Anais do XXVI Simpósio Nacional de História – ANPUH • São Paulo, julho 2011 17
A educação é o processo pelo qual a cultura atua sobre os
membros da sociedade para criar indivíduos ou pessoas que
possam conservar essa cultura. [...] Educar é, enfim, formar o
tipo de homem ou de mulher que, segundo o ideal válido para a
comunidade, corresponda à verdadeira expressão da natureza
humana. (MELIÁ, 1979, p. 36)
Os estudos deste autor levaram-no a concluir que a educação indígena é
gradativa, permanente e acompanha o amadurecimento da pessoa nas etapas que vão
desde o momento da gravidez e do parto (nos rituais envolvidos), à primeira infância,
num estreito relacionamento com a mãe. Na segunda infância, quando a criança já
participa das atividades rotineiras de acordo com a divisão sexual do trabalho, à
puberdade, momento de uma educação mais intensa e de alguma iniciação, quando
participa efetivamente do trabalho e dos rituais, à maturidade, quando se torna chefe de
família e continua a aprender; até a velhice, quando se torna respeitada por seus
conhecimentos adquiridos ao longo da vida. Para Meliá (1979), toda criança quando
nasce “cai num chão cultural muito fértil” e o objetivo da educação indígena é tornar
esta criança uma autêntica representante de sua própria cultura, integrá-la às normas, à
ordem religiosa e simbólica e às tradições da comunidade à qual ela pertence.
Os estudos sob esta perspectiva representam, para Meliá (1979), um período no
qual se inicia a busca de alternativas para a construção de projetos educativos que, ao
mesmo tempo em que possibilitariam o conhecimento da cultura da sociedade
majoritária – na busca de uma relação mais equilibrada de contato –, permitiriam o
reconhecimento e a valorização do conhecimento proveniente da comunidade indígena
na qual se inserisse.
A busca de alternativas ocorreu, principalmente, em fóruns de discussões
organizados no início dos anos de 1980 tendo a participação de entidades representadas
por antropólogos, lingüistas, indigenistas e lideranças entre alguns povos indígenas. As
discussões (EMERI; MONSERRAT, 1989; CPI, 1981) caracterizaram-se pela crítica ao
modelo oficial vigente, defesa da educação bilíngüe, laica e identificação das causas do
“desastre educativo” nas escolas destinadas aos povos indígenas.

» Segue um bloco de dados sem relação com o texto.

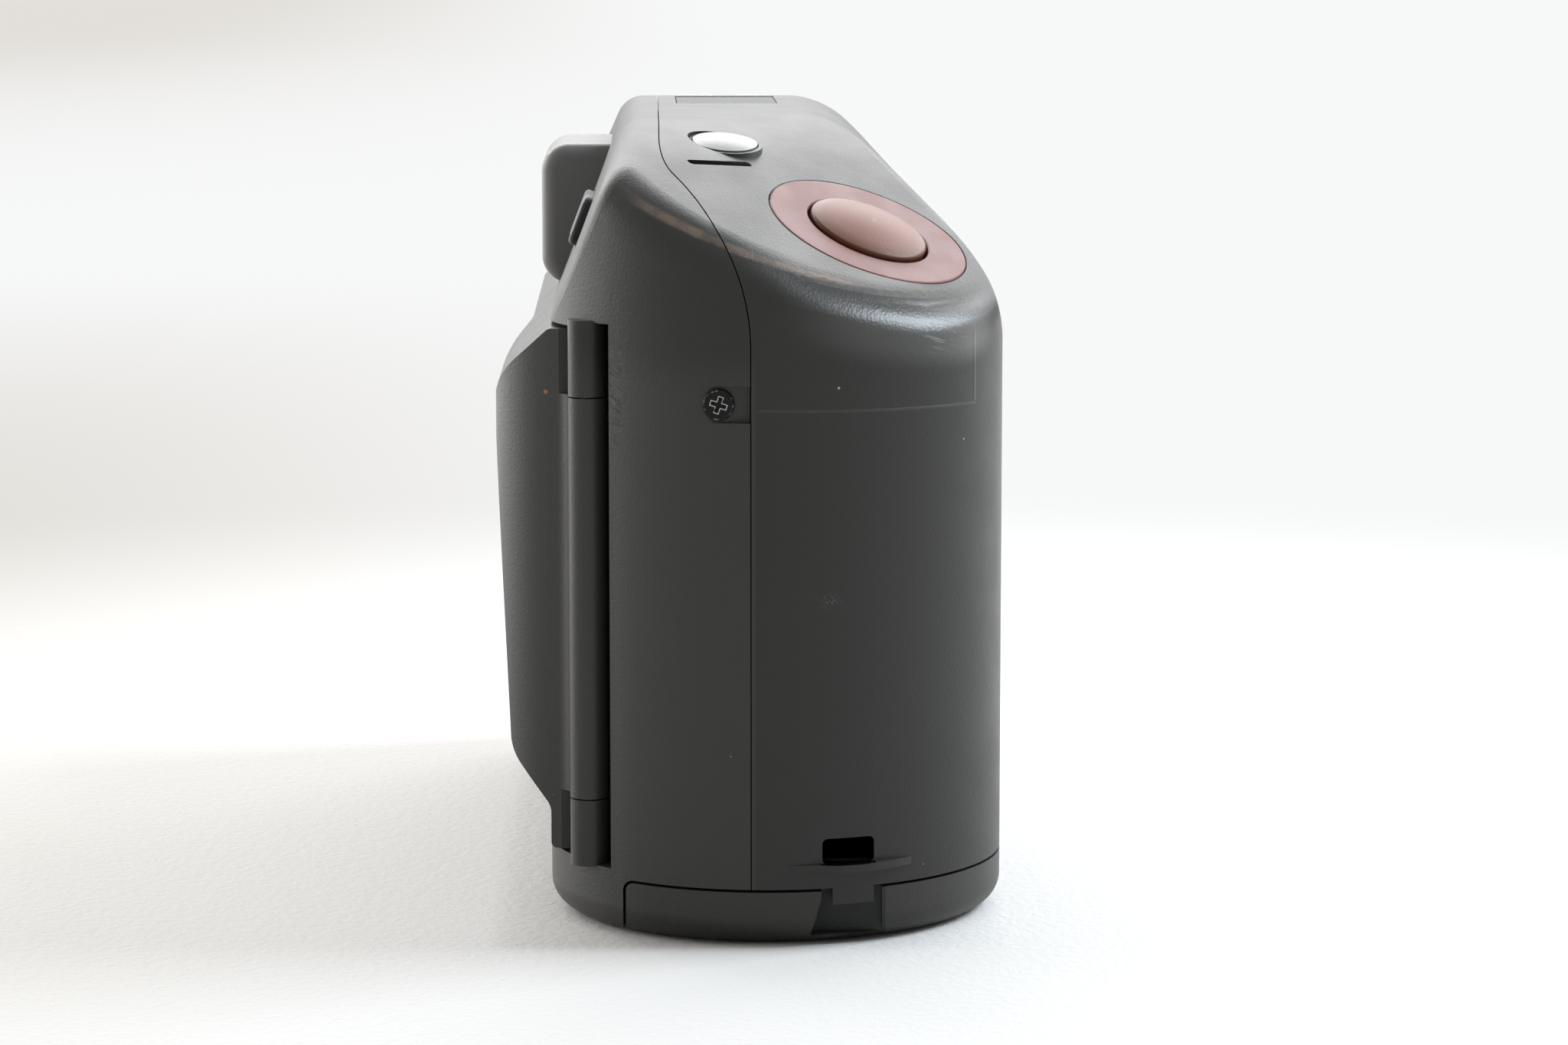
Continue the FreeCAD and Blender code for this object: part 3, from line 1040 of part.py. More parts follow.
def rear_cover():
    """Rear cover with the hinge pocket, door opening, shoulder holes and the screw recess."""
    body = cut(shell(), front_region(PARTING_GAP / 2), battery_region(0.0))
    body = cut(body, hinge_room(BATTERY_HINGE_R + BATTERY_DOOR_GAP))
    pocket_z = (POCKET_LOW_Z, POCKET_HIGH_Z)
    liner = box((GRIP_END_X + 5.0, POCKET_X + 1.2), (POCKET_EDGE_Y - 0.9, REAR_Y + 2),
                (POCKET_LOW_Z - 1.5, POCKET_HIGH_Z + 1.5))
    liner = cut(only(liner, envelope(0.6)), box((POCKET_X, 0), (DOOR_RIM_Y - 0.5, BEYOND), (0, BEYOND)))
    body = join(body, liner)
    pocket = box((-BEYOND, POCKET_X), (POCKET_EDGE_Y, BEYOND), pocket_z)
    opening = box((POCKET_X - 1, DOOR_FAR_X + DOOR_GAP), (DOOR_RIM_Y - 0.5, BEYOND),
                  (DOOR_LOW_Z - DOOR_GAP, DOOR_HIGH_Z + DOOR_GAP))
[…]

As discussões do período realizaram a crítica à ação civilizadora das missões
religiosas por meio da educação, explicitaram o objetivo do Estado na assimilação do
índio ao sistema produtivo, reafirmaram a necessidade de diferenciar educação indígena
de educação escolar indígena e propuseram a utilização dos ideais da pedagogia do
Anais do XXVI Simpósio Nacional de História – ANPUH • São Paulo, julho 2011 18
oprimido de Paulo Freire na ação pedagógica. Destacou-se ainda a relevância da
elaboração de textos de leitura e materiais didáticos em línguas indígenas a serem
realizados com a participação dos índios.
O órgão de tutela, a FUNAI, tornou-se um dos principais alvos da crítica. Foi
culpabilizado pelas mazelas educacionais e recebeu severas críticas devido ao fato de ter
agido de acordo com os interesses das frentes de expansão do capital, representadas
pelas grandes companhias agropecuárias, madeireiras, mineradoras, hidrelétricas e
outras, levando à redução das terras indígenas, à militarização das aldeias e à integração
dos índios à sociedade nacional.
No campo religioso, acirraram-se as disputas promovendo-se querelas entre
representantes das alas progressistas da Igreja Católica e evangélicos que, na maioria
das vezes, se furtam ao debate, raramente respondem às criticas e preferem continuar
intensificando o avanço de suas ações por sobre as Terras Indígenas instalando igrejas,
comercializando bíblias e outros produtos da fé (Cds, livros), usados para a conversão
dos indígenas.
O I Encontro Nacional de Trabalho sobre Educação Indígena, organizado pela
Comissão Pró-Índio/SP, em 1979 (CPI, 1981), reuniu estudos de antropólogos,
professores, indigenistas e membros de comunidades indígenas trazendo discussões
sobre a questão do bilingüismo. Destacou-se a necessidade de se pensar uma filosofia e
uma pedagogia da educação escolar indígena visando fazer da escola nas aldeias um
elemento de fortalecimento e de resistência à situação de contato com dois objetivos
principais: a revitalização da cultura tradicional do grupo e a apropriação do conteúdo
da escola “dos brancos” para um melhor relacionamento com a sociedade majoritária.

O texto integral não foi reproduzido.